🤖 AI Summary
Addressing the challenges of cross-modal knowledge transfer from RGB images to event-based data—stemming from substantial distributional discrepancies between Dynamic Vision Sensors (DVS) and RGB modalities, and severe scarcity of labeled DVS data—this paper proposes a fine-grained temporal-step mixing method tailored for Spiking Neural Networks (SNNs). Our approach: (1) exploits the asynchronous temporal dynamics of SNNs to align and interpolate RGB and DVS inputs across multiple time steps; (2) introduces a modality-aware temporal-step Mixup mechanism to enhance cross-modal feature alignment; and (3) incorporates a modality-aware multi-task auxiliary learning objective to mitigate modality shift. Evaluated on multiple standard benchmarks, our method significantly improves SNN performance on image classification tasks, enabling efficient and robust RGB→DVS semantic knowledge transfer. It outperforms existing methods in both generalization capability and training stability.
📝 Abstract
The integration of event cameras and spiking neural networks holds great promise for energy-efficient visual processing.
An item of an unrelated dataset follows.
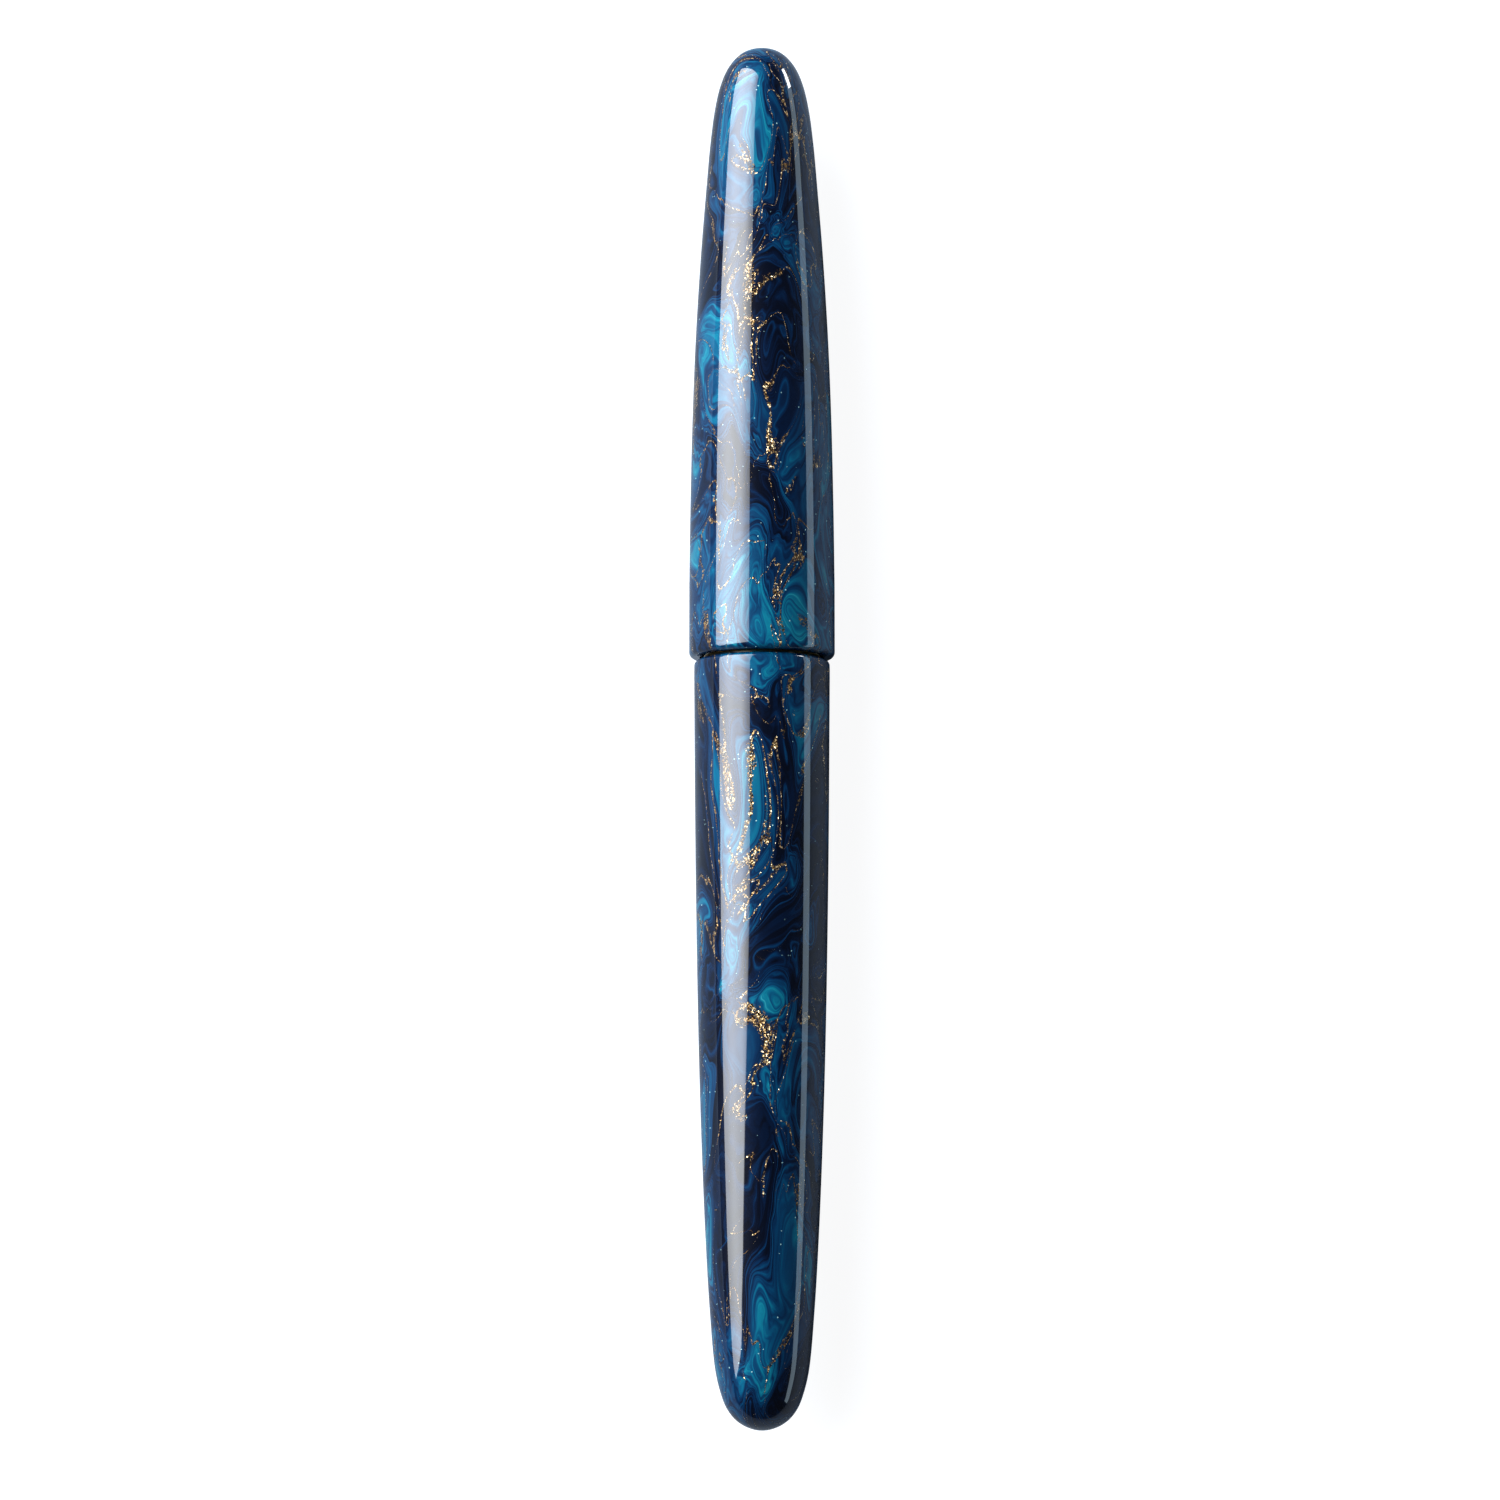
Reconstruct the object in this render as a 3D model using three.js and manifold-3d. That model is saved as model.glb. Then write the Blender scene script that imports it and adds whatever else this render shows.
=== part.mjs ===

However, the limited availability of event data and the sparse nature of DVS outputs pose challenges for effective training. Although some prior work has attempted to transfer semantic knowledge from RGB datasets to DVS, they often overlook the significant distribution gap between the two modalities. In this paper, we propose Time-step Mixup knowledge transfer (TMKT), a novel fine-grained mixing strategy that exploits the asynchronous nature of SNNs by interpolating RGB and DVS inputs at various time-steps. To enable label mixing in cross-modal scenarios, we further introduce modality-aware auxiliary learning objectives. These objectives support the time-step mixup process and enhance the model's ability to discriminate effectively across different modalities. Our approach enables smoother knowledge transfer, alleviates modality shift during training, and achieves superior performance in spiking image classification tasks. Extensive experiments demonstrate the effectiveness of our method across multiple datasets. The code will be released after the double-blind review process.